"For entertainment purposes only"

#1
I was visiting a site of a tarot reader the other day, and decided to look through the "code of ethics" which seems to be so popular with folks who have "Tarot Certification" ( :)) =)) :)) ).

And I noticed the standard "My readings are for entertainment only" disclaimer. Hmmm.

In fact, I did a search on google for "tarot" and the phrase "for entertainment purposes only" and received over 68,000 results.

Now, this struck me as a bit odd, because I'm familiar with this reader from years of watching her offer readings on AT, and I don't think that she believes that her readings are "for entertainment only" and this made me wonder why it is that, if people really believe that they can read the future with tarot cards, do they live in this "in-between" world?

On one hand, if I was a tarot reader, and I believed that I could read the future, and I was selling my services as such, I would be insulted to have to have "for entertainment purposes only" on my site or in my shop.

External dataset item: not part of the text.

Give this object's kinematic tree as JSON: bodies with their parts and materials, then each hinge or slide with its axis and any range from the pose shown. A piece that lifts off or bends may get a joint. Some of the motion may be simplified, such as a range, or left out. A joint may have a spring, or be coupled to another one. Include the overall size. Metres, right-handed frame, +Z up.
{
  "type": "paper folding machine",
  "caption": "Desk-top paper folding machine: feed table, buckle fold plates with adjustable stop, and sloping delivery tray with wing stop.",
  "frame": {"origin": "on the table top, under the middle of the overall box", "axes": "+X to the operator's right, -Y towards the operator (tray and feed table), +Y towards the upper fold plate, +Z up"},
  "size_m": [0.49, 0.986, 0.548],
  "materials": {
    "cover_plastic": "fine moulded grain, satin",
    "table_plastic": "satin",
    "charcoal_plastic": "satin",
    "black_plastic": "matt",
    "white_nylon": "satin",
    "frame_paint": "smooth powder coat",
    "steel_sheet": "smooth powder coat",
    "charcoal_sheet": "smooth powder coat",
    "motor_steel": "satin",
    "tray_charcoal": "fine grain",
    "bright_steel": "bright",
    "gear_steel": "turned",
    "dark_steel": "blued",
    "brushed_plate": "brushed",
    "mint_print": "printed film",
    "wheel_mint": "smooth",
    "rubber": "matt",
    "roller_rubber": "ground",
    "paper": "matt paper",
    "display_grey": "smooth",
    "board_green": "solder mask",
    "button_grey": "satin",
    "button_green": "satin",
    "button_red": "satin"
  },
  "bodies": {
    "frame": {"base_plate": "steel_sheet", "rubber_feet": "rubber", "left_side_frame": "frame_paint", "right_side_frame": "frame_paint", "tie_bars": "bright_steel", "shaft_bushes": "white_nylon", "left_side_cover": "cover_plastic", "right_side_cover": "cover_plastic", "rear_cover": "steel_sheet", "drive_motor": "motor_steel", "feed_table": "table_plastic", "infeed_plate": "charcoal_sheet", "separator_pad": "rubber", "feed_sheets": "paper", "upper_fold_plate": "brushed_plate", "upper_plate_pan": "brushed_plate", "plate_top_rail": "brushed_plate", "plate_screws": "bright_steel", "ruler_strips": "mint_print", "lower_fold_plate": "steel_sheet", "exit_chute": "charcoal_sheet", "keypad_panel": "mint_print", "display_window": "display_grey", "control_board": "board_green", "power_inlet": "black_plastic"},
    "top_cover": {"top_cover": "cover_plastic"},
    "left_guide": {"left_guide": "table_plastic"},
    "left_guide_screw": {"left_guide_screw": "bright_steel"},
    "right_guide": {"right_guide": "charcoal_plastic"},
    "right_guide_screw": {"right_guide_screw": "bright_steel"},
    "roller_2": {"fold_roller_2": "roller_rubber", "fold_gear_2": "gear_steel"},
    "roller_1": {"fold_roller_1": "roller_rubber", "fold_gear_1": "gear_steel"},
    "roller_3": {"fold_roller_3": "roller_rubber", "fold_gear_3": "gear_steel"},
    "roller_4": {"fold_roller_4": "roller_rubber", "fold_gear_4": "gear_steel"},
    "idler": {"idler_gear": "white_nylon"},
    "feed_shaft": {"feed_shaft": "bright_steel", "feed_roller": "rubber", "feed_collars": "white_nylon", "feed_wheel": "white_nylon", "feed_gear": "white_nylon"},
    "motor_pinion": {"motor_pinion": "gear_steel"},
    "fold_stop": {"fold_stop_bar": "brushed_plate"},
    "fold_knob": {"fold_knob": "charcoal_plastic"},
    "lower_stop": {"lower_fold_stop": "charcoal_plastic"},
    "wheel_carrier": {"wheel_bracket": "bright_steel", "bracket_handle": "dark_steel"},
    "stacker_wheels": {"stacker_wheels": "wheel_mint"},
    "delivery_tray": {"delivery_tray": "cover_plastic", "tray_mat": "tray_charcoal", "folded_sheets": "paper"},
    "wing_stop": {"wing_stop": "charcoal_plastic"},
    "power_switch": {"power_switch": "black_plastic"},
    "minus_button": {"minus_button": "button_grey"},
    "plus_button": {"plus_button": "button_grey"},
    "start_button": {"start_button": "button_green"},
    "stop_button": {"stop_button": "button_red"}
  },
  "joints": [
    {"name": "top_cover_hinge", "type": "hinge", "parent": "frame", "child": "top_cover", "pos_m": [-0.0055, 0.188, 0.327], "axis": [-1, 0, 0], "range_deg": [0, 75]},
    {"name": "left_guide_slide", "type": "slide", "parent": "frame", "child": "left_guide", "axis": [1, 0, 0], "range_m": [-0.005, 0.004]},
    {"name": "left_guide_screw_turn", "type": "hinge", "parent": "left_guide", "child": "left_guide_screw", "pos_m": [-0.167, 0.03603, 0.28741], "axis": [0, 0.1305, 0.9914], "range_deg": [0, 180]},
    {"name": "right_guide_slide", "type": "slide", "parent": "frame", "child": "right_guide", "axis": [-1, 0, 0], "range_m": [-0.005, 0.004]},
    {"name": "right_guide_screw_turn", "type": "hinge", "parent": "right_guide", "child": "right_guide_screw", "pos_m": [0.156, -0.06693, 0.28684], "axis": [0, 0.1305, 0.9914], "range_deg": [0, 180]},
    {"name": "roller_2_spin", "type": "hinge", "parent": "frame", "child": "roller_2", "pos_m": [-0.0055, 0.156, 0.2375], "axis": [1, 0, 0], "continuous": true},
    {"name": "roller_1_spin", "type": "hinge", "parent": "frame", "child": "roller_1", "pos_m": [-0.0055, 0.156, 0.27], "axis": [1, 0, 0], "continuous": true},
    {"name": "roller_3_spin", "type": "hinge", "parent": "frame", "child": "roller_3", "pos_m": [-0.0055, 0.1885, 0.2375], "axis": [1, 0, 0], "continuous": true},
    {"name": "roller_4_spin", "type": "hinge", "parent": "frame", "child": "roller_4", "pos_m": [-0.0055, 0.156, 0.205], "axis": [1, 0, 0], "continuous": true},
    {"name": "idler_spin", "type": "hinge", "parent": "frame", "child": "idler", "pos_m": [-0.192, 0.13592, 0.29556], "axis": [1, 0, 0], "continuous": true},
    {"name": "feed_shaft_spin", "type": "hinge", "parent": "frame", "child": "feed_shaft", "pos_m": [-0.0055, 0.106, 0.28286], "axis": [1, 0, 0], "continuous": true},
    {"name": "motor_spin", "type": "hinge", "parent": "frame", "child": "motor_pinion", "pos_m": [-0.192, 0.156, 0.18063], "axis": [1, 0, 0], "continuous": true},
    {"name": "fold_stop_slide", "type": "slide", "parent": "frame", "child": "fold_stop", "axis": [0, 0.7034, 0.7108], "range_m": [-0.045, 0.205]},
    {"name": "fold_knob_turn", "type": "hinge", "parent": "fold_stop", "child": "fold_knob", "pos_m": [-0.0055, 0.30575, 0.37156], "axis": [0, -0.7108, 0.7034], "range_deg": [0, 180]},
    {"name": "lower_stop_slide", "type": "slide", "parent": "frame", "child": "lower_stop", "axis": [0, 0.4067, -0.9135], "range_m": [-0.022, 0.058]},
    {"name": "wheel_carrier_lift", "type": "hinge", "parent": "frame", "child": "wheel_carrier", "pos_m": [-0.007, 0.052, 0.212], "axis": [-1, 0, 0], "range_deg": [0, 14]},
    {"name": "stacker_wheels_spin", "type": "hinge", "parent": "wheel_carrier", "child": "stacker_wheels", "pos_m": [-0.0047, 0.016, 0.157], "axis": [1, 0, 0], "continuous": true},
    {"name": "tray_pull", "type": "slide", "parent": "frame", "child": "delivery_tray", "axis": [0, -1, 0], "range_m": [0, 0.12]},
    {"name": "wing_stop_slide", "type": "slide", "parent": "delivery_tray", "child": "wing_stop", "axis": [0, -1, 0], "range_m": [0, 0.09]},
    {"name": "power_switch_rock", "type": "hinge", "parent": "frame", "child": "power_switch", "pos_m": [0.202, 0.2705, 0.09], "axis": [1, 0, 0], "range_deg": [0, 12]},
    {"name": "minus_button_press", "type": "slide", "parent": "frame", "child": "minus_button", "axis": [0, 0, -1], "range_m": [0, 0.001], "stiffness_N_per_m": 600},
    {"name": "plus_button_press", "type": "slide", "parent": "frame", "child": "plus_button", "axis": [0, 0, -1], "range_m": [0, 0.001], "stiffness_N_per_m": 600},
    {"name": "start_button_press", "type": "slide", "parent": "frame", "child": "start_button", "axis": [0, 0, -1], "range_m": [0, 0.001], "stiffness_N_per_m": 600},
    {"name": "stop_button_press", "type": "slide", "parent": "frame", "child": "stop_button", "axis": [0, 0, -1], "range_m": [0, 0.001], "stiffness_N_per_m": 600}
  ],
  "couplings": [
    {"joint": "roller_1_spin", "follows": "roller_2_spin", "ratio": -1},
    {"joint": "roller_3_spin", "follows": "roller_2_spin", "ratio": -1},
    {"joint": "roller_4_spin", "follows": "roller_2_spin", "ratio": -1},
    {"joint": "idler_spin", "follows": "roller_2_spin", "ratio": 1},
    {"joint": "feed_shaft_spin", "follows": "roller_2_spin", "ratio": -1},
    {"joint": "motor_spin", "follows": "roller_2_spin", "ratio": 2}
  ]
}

HUH? I can only imagine that the reason for this is that there must be some sort of laws that people need to have this disclaimer to protect themselves. But this is ridiculous. If I could genuinely read the future, and I'm charging for this, I would be fighting these laws because they basically force me to state that I pretend that I do something that I actually do.

How is it that I can have preachers come on TV and tell me that they talk to Jesus, and can help me talk to Jesus if I just send them my money? Do tarot readers need to be a church before they can simply claim to do what they claim to do without having to pretend to pretend?

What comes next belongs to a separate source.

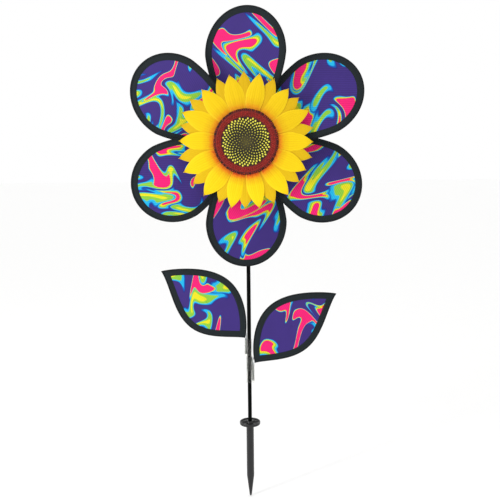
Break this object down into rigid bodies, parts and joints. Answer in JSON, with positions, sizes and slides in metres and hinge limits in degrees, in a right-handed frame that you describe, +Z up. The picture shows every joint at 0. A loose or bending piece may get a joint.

On the other hand, what if *I* am wrong, and the whole time I've been reading threads on tarot reading on AT and elsewhere, everyone else knew that it was "for entertainment purposes only", and I'm the only one who thought people were actually serious? If that's the case, maybe the signs need to be a bit bigger, and flashing, and people need to sign an agreement stating that they understand that they are paying money for entertainment and not for divination services?

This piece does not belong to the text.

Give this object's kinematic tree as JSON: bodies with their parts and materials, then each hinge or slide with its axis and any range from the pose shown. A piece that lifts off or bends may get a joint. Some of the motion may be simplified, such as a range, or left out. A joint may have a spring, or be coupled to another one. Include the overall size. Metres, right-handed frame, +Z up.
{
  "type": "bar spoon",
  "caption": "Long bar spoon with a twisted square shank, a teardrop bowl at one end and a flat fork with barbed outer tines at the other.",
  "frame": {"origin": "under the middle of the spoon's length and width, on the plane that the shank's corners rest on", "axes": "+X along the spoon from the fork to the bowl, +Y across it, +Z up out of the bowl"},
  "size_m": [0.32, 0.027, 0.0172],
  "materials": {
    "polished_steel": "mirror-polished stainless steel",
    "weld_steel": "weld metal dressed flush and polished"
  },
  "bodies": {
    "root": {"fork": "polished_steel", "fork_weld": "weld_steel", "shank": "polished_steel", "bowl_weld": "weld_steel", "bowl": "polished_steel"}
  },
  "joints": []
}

There's the part of me that really wants this one way or the other. Either tarot readers read the future or they don't. If they do, then by golly, why aren't they fighting against having to pretend that they don't? If they don't actually read the future, then why are they pretending that they do? And shouldn't there be more than a little "Ethics" page hidden in a website to warn people what they are actually spending their money on?

So, is tarot reading "For entertainment purposes only"?
cavete deos

Re: "For entertainment purposes only"

#2
I think they do that just to cover their own asses, but I think they may resent having to do it, or at least some of them do, but still do so in order to cover their asses.

Myself, I am uneasy with the idea that someone might take my reading for them too seriously... I try to keep them abreast of the fact that I can barely read my way out of a paper bag, so to base any decision on what I may "see" in the cards would be =))
"...he wanted to illustrate with his figures many Moral teachings, and under some difficulty, to bite into bad and dangerous customs, & show how today many Actions are done without goodness and honesty, and are accomplished in ways that are contrary to duty and rightfulness."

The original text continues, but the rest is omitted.